Honorable Greg M. Devlin
Prosecuting Attorney
Room 202, Stevens County Courthouse
P.O. Box 390
Colville, Washington 99114                                                                                                               Cite as:  AGLO 1978 No. 25

Dear Sir:

            By recent letter you have posed the following questions to us regarding the scope and effect of RCW 10.82.070:

            "(1) Under RCW 10.82.070, are all Superior Court fines distributed by the county treasurer to the state general fund, or are some of these monies properly deposited elsewhere?

            "(2) If the defendant appeals a District Court finding, and is subsequently found guilty in Superior Court, and receives a fine (particularly if the charge is a traffic offense), how are these fines to be distributed by the county treasurer?

             [[Orig. Op. Page 2]] "(3) What is to be done with the revenue generated when a juvenile is found guilty of a traffic offense in Juvenile Court?  In our county, juvenile traffic offenders are tried in Juvenile Court, not District Court."

            We answer your questions as set forth below.

                                                                     ANALYSIS

            RCW 10.82.070 reads, in full, as follows:

            "Except as otherwise provided by law, all sums of money derived from fines imposed for violation of orders of injunction, mandamus and other like writs, or for contempt of court, and the net proceeds of all fines collected within the several counties of the state for breach of the penal laws, and all funds arising from the sale of lost goods and estrays, and from penalties and forfeitures, shall be paid in cash by the person collecting the same, within twenty days after the collection, to the county treasurer of the county in which the same have accrued, and shall be by him transmitted to the state treasurer, for deposit in the general fund:  PROVIDED, That all fees, fines, forfeitures and penalties collected or assessed by a justice court because of the violation of a state law shall be remitted as provided in chapter 3.62 RCW as now exists or is later amended."

            Question (1):

            Clearly, in our opinion, RCW 10.82.070, supra, is applicable to fines imposed and collected by a superior court.  By its own express terms, the proviso at the end of the statute only carves out an exception in the case of fines imposed and collected by a justice court, in apparent recognition of the special provisions of chapter 3.62 RCW relating to the disposition of all justice court income.  Therefore, in the ordinary case, RCW 10.82.070 requires the county clerk and treasurer to remit superior court fines to the state general fund by reason of its opening phrase.
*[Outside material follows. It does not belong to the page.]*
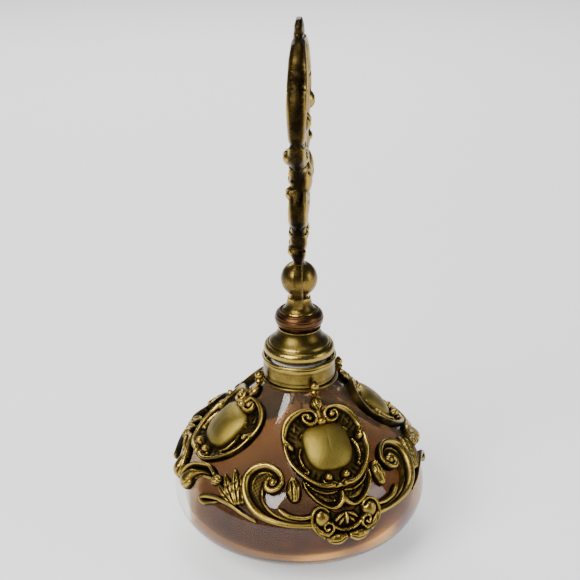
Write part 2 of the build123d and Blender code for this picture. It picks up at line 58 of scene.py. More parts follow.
# %% [markdown]
# ## The glass as a ruler
# Every ornament lies on the shoulder of the glass, so the glass's own outline is the ruler. Its
# meridian is three arcs: a waisted cone, a round shoulder and a tighter curve under the belly. A
# point of the pattern is (t, s): t millimetres sideways and s millimetres down the meridian.

# %% The meridian of the glass
BELLY_Z = 18.5
SHOULDER_ARC = 21.0
SHOULDER_TURN = math.radians(51.3)
LOW_ARC = 12.0
LOW_TURN = math.radians(52.6)
NECK_BASE = (11.5, 53.4)
GLASS_WALL = 2.8

shoulder_x = BODY_R - SHOULDER_ARC
cone_r = shoulder_x + SHOULDER_ARC * math.cos(SHOULDER_TURN)
cone_z = BELLY_Z + SHOULDER_ARC * math.sin(SHOULDER_TURN)
chord = (NECK_BASE[0] - cone_r, NECK_BASE[1] - cone_z)
lean = chord[0] * math.cos(SHOULDER_TURN) + chord[1] * math.sin(SHOULDER_TURN)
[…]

            At the same time, it seems evident that by its opening phrase "Except as otherwise provided by law . . .," RCW 10.82.070, supra, also contemplates the possibility of other exceptions as well‑-based upon conflicting statutory provisions dealing with other specific categories of fines, fees, penalties or forfeitures.  We will  [[Orig. Op. Page 3]] not here attempt, however, to list any and all such "conflicting provisions" which may be in existence at the present time.  Instead, we believe it sufficient to advise you that, in our judgment, what RCW 10.82.070 means is that a county clerk who is in receipt of monies representing fines imposed by a superior court should then dispose of those funds in the manner provided for by that statute unless, in a particular case, some other law provides for a different disposition with respect to the particular category of superior court fines involved.  In short, before disposing of any such receipts in a manner contrary to RCW 10.82.070 a county clerk should be prepared to point to some specific statute which requires him (or her) to do so.

            Question (2):

            Next (repeated for ease of reference) you have asked:

            "If the defendant appeals a District Court finding, and is subsequently found guilty in Superior Court, and receives a fine (particularly if the charge is a traffic offense), how are these fines to be distributed by the county treasurer?"
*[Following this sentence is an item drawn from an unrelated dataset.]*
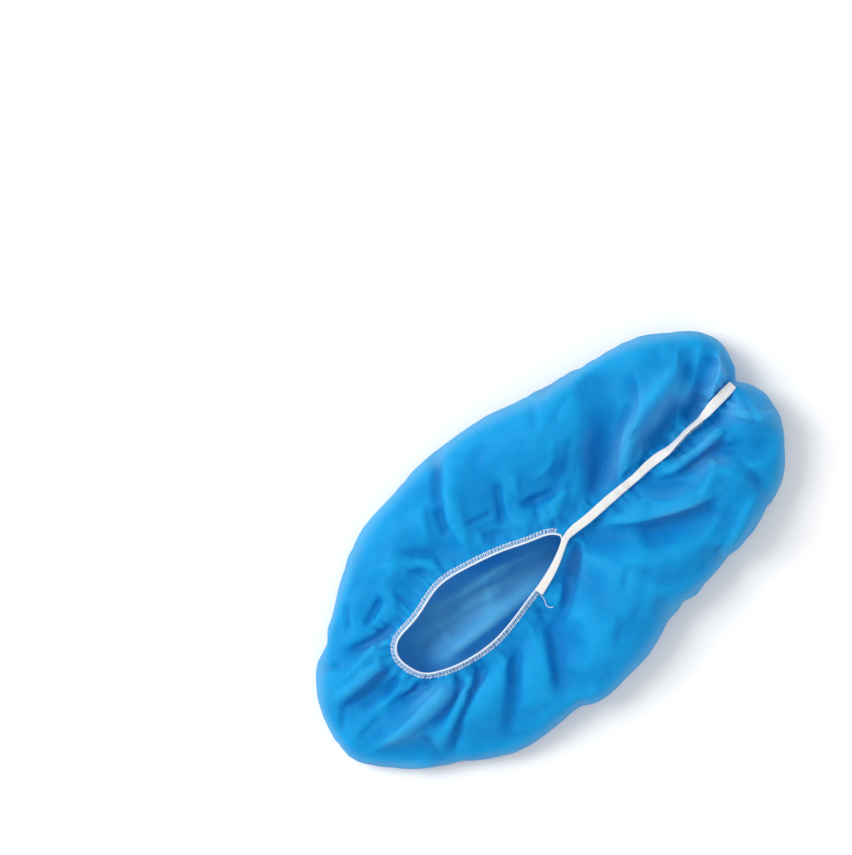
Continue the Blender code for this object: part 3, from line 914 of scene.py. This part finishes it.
def spunbond_material():
    material, tree, shader = plain_principled("blue_spunbond", MIDDLE_BLUE, 0.5)
    links = tree.links
    sheet_map = add_node(tree, "ShaderNodeTexCoord").outputs["UV"]
    dots = dot_value(tree, sheet_map, DOT_PITCH)
    clouds = noise_value(tree, sheet_map, CLOUD_SIZE, 4.0)
    fibres = noise_value(tree, sheet_map, FIBRE_SIZE, 3.0, 0.7)
    relief_for_painted_shade = attribute_value(tree, "relief")
    rim_for_painted_light = attribute_value(tree, "rim")

    # Painted shade: low relief (hollows) mixes towards the deep blue, and the clouds vary the tone at
    # random.
    tone = math_node(tree, "MULTIPLY", relief_for_painted_shade, 1.5)
    tone = math_node(tree, "ADD", tone, math_node(tree, "MULTIPLY", clouds, 0.5))
    tone = math_node(tree, "SUBTRACT", tone, 0.5, clamp=True)
    blue_with_painted_shade = mix_colours(tree, tone, HOLLOW_SHADE_BLUE, MIDDLE_BLUE)
    # Painted glints on the welded dots, plus painted light on the rim, mix the colour towards pale blue.
    glint_and_rim_light = math_node(tree, "MULTIPLY", dots, fibres)
    glint_and_rim_light = math_node(tree, "MULTIPLY", glint_and_rim_light, math_node(tree, "SUBTRACT", clouds, 0.2, clamp=True))
    glint_and_rim_light = math_node(tree, "ADD", math_node(tree, "MULTIPLY", rim_for_painted_light, 0.55), glint_and_rim_light, clamp=True)
    colour = mix_colours(tree, glint_and_rim_light, blue_with_painted_shade, PAINTED_LIGHT_BLUE)
    links.new(colour, shader.inputs["Base Color"])
    shader.inputs["Specular IOR Level"].default_value = 0.12

    height = math_node(tree, "ADD", dots, math_node(tree, "MULTIPLY", fibres, 0.8))
    bump = add_node(tree, "ShaderNodeBump")
    bump.inputs["Strength"].default_value = 0.5
    bump.inputs["Distance"].default_value = 0.12 * MM
    links.new(height, bump.inputs["Height"])
    links.new(bump.outputs["Normal"], shader.inputs["Normal"])

    glow = add_node(tree, "ShaderNodeBsdfTranslucent")
    # The translucent colour also takes the painted glints and the painted rim light.
    links.new(mix_colours(tree, glint_and_rim_light, THROUGH_BLUE, PAINTED_LIGHT_BLUE), glow.inputs["Color"])
    links.new(bump.outputs["Normal"], glow.inputs["Normal"])
    both = add_node(tree, "ShaderNodeMixShader")
    both.inputs["Fac"].default_value = LIGHT_THROUGH
    links.new(shader.outputs["BSDF"], both.inputs[1])
    links.new(glow.outputs["BSDF"], both.inputs[2])
    links.new(both.outputs["Shader"], tree.nodes["Material Output"].inputs["Surface"])
    return material


fabric.data.materials.append(spunbond_material())
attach(fabric, "root")
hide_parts("cover_body")

# %% [markdown]
# ## The edge of the opening
# An overlock machine trims the fabric, wraps its edge round an elastic thread and throws loops back
# over the fabric. Threads are tubes: a small ring of points swept along a path. One helper makes
# every thread of the object, with closed ends, so none of them shows a hole.

# %% A helper that makes threads
THREAD_SIDES = 6


def sweep_thread(path, radii, closed, sides=THREAD_SIDES):
    """Points and faces of a tube along a path in millimetres; each place has its own radius."""
    count = len(path)
    points = []
    across = None
    for index, here in enumerate(path):
        if closed:
            run = path[(index + 1) % count] - path[index - 1]
        else:
            run = path[min(index + 1, count - 1)] - path[max(index - 1, 0)]
        run.normalize()
        start = Vector((0.0, 0.0, 1.0)) if across is None else across
        across = (start - run * start.dot(run)).normalized()
        other = run.cross(across)
        for side in range(sides):
            angle = 2.0 * math.pi * side / sides
            offset = across * math.cos(angle) + other * math.sin(angle)
            points.append(here + offset * radii[index])
    faces = []
    rings = count if closed else count - 1
    for ring in range(rings):
        low = ring * sides
        high = (ring + 1) % count * sides
        for side in range(sides):
            beside = (side + 1) % sides
            faces.append((low + side, low + beside, high + beside, high + side))
    if not closed:
        faces.append(tuple(reversed(range(sides))))
        faces.append(tuple(range((count - 1) * sides, count * sides)))
    return points, faces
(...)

            The issue raised by this question is whether RCW 10.82.070, supra, applies in this case to the exclusion of such contrary provisions as are contained in chapter 3.62 RCW.  Based upon our state supreme court's prior rulings to the effect that a trial in superior court on appeal from a justice court conviction is de novo‑-and that, as a consequence, the superior court may impose a greater fine than was imposed by the justice court1/ ‑-we answer in the affirmative; i.e., it is our opinion that any fines so imposed are to be paid like any other superior court fines, into the state general fund unless a particular statute in a particular case requires some other type of distribution.  In essence, in such a case, the fine is imposed by the superior court and not by the justice court, following the defendant's conviction in superior court of the offense with which he has been charged.  Moreover, this is so regardless of whether the fine imposed by the superior court is greater, lesser or the same as was earlier imposed by the justice court following the defendant's earlier conviction therein.  Accordingly, the alternative provisions of chapter 3.62 RCW are simply inapplicable since, by their own terms, those provisions only apply to fines imposed by a justice court.
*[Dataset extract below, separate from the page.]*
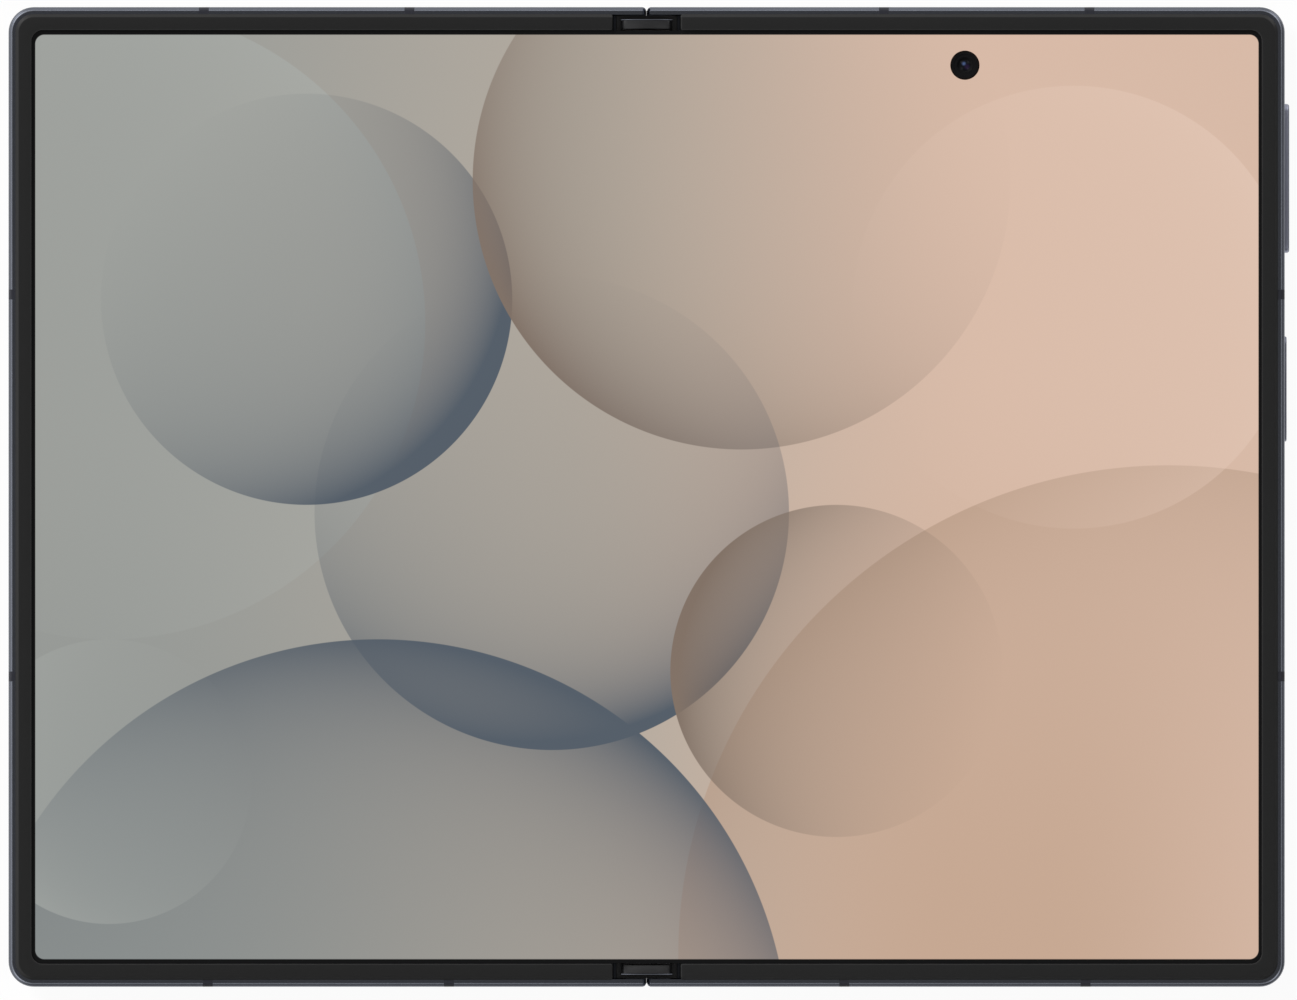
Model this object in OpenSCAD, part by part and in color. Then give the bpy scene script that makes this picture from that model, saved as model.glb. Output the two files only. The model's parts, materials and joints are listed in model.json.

             [[Orig. Op. Page 4]]Question (3):

            Finally, explaining that in your county juvenile traffic offenders are tried in juvenile court, a division of the superior court, and not in your district justice court, you have asked:

            "What is to be done with the revenue generated when a juvenile is found guilty of a traffic offense in Juvenile Court? . . ."

            Once again, in our opinion, the applicable statute will be RCW 10.82.070,supra, together with anyother extrensic statutes to the contrary‑-exluding the contrary statutes contained in chapter 3.62 RCW.  It is not the nature of the offense with which a defendant has been charged that is determinative of whether chapter 3.62 RCW, on the one hand, or RCW 10.82.070, on the other, applies.  Rather, the determining factor is that of which court, the justice court or the superior court (or a division thereof), has assumed jurisdiction over the offense and imposed the resulting monetary fine or penalty.

            This completes our consideration of your several questions.  It is hoped that the foregoing will be of assistance to you.

Very truly yours,

SLADE GORTON
Attorney General


PHILIP H. AUSTIN
Deputy Attorney General

                                                         ***   FOOTNOTES   ***

1/See, e.g.,State v. Hagimori, 57 Wash. 623, 107 Pac. 855 (1910).